How Long Do I Keep This Stuff Around?

One of the most frustrating issues for IT staff (an issue that continues to drive sales of storage [disk or tape]), is how long data has to be kept around. Anyone who has ever moved has been faced with closets, attics and basements full of stuff that they have paid to be moved or stored, that they have not looked at or used in years! No one is making us keep this stuff, and yet we do. We also do not have to keep most of those backups and emails either. The only reason we do is for the same reason that we keep the stuff around the house – no one wants to throw it out.
Unless you have a specific regulation or rule that guides your business, you really can throw it out – because it costs you money to keep it. So, let’s talk about this briefly.

Email and file system backup and archive retention spans, when not bound by specific business or regulatory compliance requirements, can still vary considerably. The cost of longer term retention, as well as its usefulness or relevance to the business as the backup (or archive) ages, are the main factors in deciding on a policy.

In my experience as the lead engineer for a managed backup service which handled backups for all AT&T hosted data centers in the United States (over 3 PB/year in volume and several hundred corporate customers), 99% of the backup retention requirements were 4 weeks. That’s it, 4 weeks. It is a known statistic in the backup industry that over 90% of restore requests are made within one month of the data’s creation (file or email). Many customers will add a few layers of backups, known as the Grandfather/Father/Son scheme, as follows:

  • Daily: retained 2 to 4 weeks
  • Weekly: retained 1 to 3 months
  • Monthly: retained 6 months to 1 year

The main purpose of the Grandfather backup, the long term retention of a monthly backup, is for archiving.
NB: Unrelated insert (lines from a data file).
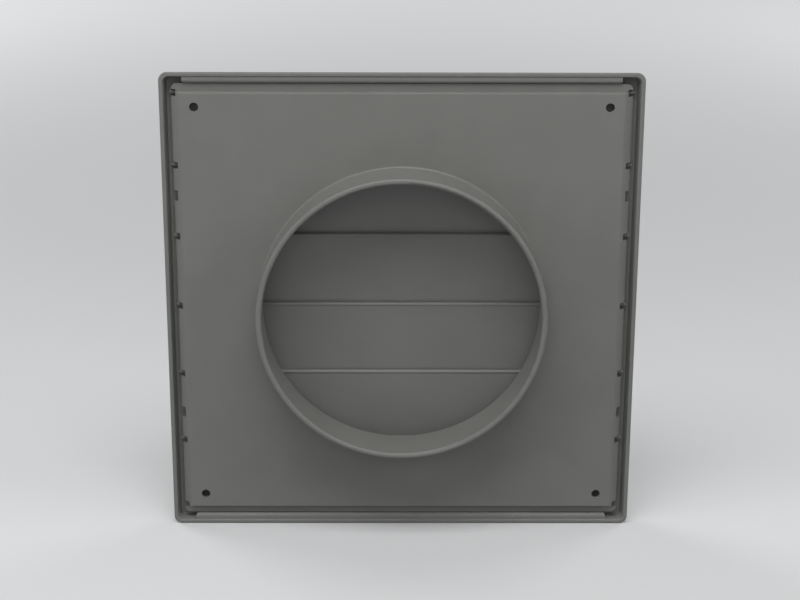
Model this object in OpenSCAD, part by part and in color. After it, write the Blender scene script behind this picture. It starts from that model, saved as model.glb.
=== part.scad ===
// Gravity flap vent grille for a round duct, as it hangs on an outside wall.
// The wall plane is y = 0, the duct spigot points to -Y, the flaps open to +Y, and Z is up.
// The origin is on the spigot's axis in the wall plane. Lengths are in millimetres.

/* [Case] */
// Outer width and height of the square case
case_size = 248; // [220:1:320]
// Wall of the case's sides and of its front border
case_wall = 2.3; // [1.8:0.1:2.6]
// Slope of each wall inward from the rear rim to the front border
case_taper = 1.4; // [0.5:0.1:1.5]
// Radius of the case's four corners outside the rear rim
corner_r = 4.4; // [4.4:0.1:6]
// Radius of the case's four corners inside the rear rim
inner_corner_r = 3; // [3:0.1:4]
// Radius of the edge round the front border
front_edge_r = 1.7; // [1:0.1:1.7]
// Height of the straight band behind the sloping walls, whose back is the rear rim
rim_band = 1.2; // [1:0.1:2]
// Radius of the rear rim's edges
rim_r = 0.7; // [0.3:0.1:0.8]
// Step of the rear rim back from the wall plane
rim_setback = 0.5; // [0:0.1:1.5]
// Width of the front border at the left and right
side_border = 11.8; // [11.6:0.1:16]
// Wall of the inner frame that carries the flaps and stands out in front of the border
frame_wall = 2; // [1.8:0.1:2]
// Height of the inner frame in front of the border
frame_height = 8; // [4:0.5:20]
// Radius of the inner frame's front edges
frame_edge_r = 0.8; // [0.3:0.1:0.8]
// Fall of the sill from the last flap to the front
sill_fall = 0.8; // [0.2:0.1:2]
// Step of the two locating bars back from the rear rim
bar_setback = 0.5; // [0:0.1:1.5]
// Radius of the locating bars' rear edge and ends
bar_r = 1.8; // [0.5:0.1:2]
// Gap between the locating bars and the back plate's edge
bar_gap = 0.3; // [0.2:0.1:0.5]

/* [Flaps] */
// Height of the first pivot below the case's outer edge
pivot_inset = 10.75; // [10.5:0.05:12]
// Diameter of the roll along a flap's top, whose ends are its two pins
pivot_d = 2.2; // [1.8:0.1:2.6]
// Thickness of a flap
flap_wall = 1.5; // [1:0.1:1.8]
// Radius of the corners of a flap's lower edge
flap_edge_r = 0.4; // [0.2:0.1:0.5]
// Running clearance of a pin in its cradle, on the radius
pin_clearance = 0.05; // [0.02:0.01:0.1]
// Gap between a flap and what it passes or rests against
flap_gap = 0.35; // [0.3:0.05:0.6]
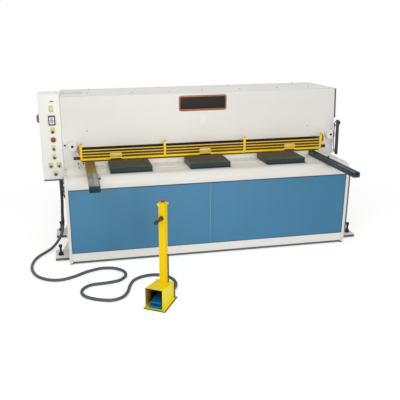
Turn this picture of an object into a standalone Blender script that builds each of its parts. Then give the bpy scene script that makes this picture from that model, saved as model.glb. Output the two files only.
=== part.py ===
"""Hydraulic plate shear with a free-standing foot pedal pedestal.

Metres, +Z up. The sizes below are in the machine's own frame: X runs along the bed from the
left end of the front panels, Y runs from the bed's front face to the rear, Z is up from the
floor. One empty at the end moves the machine so that the origin is under its middle.
"""

import math

import bmesh
import bpy
from mathutils import Matrix, Vector

# Fits
GAP = 0.0003            # between pieces that touch
SLIDE_FIT = 0.0005      # between pieces that slide on each other
OVERLAP = 0.001         # how far two shapes of one piece reach into each other
EDGE = 0.004            # small rounded edges and chamfers

# Bed and frame
BED_LENGTH = 2.800
BED_HEIGHT = 0.860
BED_CORNER_R = 0.070
BED_PLATE = 0.025
BED_BEAM_DEPTH = 0.100
APRON_DROP = 0.108
FRAME_TOP = 1.565
FRAME_REAR = 1.095
FRAME_BOTTOM = 0.012
SIDE_PLATE = 0.025
POST_WIDTH = 0.030
POST_DEPTH = 0.090
CHEEK_LEFT = 0.148
CHEEK_RIGHT = 0.100
ARCH_START = 0.350
ARCH_END = 0.700
ARCH_RISE = 0.100
ARCH_SLANT = 0.030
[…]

Archiving is long term data storage of older data, which (strictly speaking) has been removed from the primary storage. This is necessary to keep the primary data storage medium growth to manageable and affordable levels. This often comes into play in user data (files, spreadsheets, PDFs) and in email, which can quickly grow out of control when users treat their inbox as a defacto file system.

Email archiving has additional useful characteristics such as Single Instance Storage (removing all duplicate attachments from group emails, keeping one copy), mailbox storage management (archiving/removing old emails from the mailbox), journaling (keeping a copy of every email sent or received or sent throughout the day) and compliance (searching those journaled copies for key words or addresses for legal discovery). Retention of the archived messages and attachments is often no more than 2 to 3 months but can be as long as 6 months. If journaling and legal discovery are an important consideration for the business, the retention of the journaled emails could be up to a year. If there are no compliance or regulatory requirements, email does not need to be retained for any longer than 6 months to a year. The cost of the storage can become financially unsustainable for longer retention periods.

In conclusion: backups do not need to be retained for longer than 4 to 8 weeks, in most cases. Archived backups or emails can be kept for longer periods, especially if deduplicated, but most companies do not keep such data for longer than one year.

Retention of electronic data should be consistent with written record keeping policies and should be documented for use in the event of a legal discovery. Any requests for data outside of the documented retention period can then be safely denied, reducing the costs and risk incurred with legal discovery events.

These opinions and best practices are based on over 10 years of storage and backup administration experience, several of which were at a managed storage service provider handling thousands of backups daily for major internet data center managed hosting and collocation facilities. These standards are broadly applied and observed in many commercial sector organizations retention policies for electronic data.